┌────────
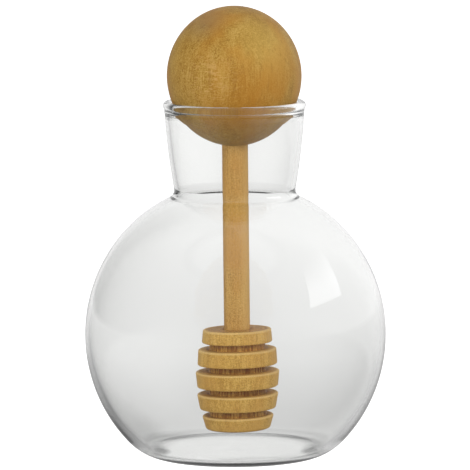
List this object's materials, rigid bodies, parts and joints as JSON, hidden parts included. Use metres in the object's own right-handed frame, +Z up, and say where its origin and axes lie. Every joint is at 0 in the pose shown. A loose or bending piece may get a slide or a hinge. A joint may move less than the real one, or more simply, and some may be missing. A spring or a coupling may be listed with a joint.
{
  "type": "honey jar with dipper",
  "caption": "Round-bellied clear glass jar with a flared neck, closed by a wooden ball stopper that carries a straight stem and a grooved honey dipper head.",
  "frame": {"origin": "centre of the jar's flat base, on the surface it stands on", "axes": "+Z up along the jar's axis, +X to the right as the picture shows it, -Y towards the viewer"},
  "size_m": [0.0904, 0.0904, 0.1364],
  "materials": {
    "clear_glass": "clear, polished",
    "ball_wood": "fine-sanded, lightly oiled",
    "stem_wood": "fine-sanded, lightly oiled",
    "head_wood": "turned, matt"
  },
  "bodies": {
    "root": {"glass_jar": "clear_glass", "ball_stopper": "ball_wood", "dipper_stem": "stem_wood", "dipper_head": "head_wood"}
  },
  "joints": []
}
└────────
Find the lines containing "bodies" and list every one of them.

Full output.
List this object's materials, rigid bodies, parts and joints as JSON, hidden parts included. Use metres in the object's own right-handed frame, +Z up, and say where its origin and axes lie. Every joint is at 0 in the pose shown. A loose or bending piece may get a slide or a hinge. A joint may move less than the real one, or more simply, and some may be missing. A spring or a coupling may be listed with a joint.
  "bodies": {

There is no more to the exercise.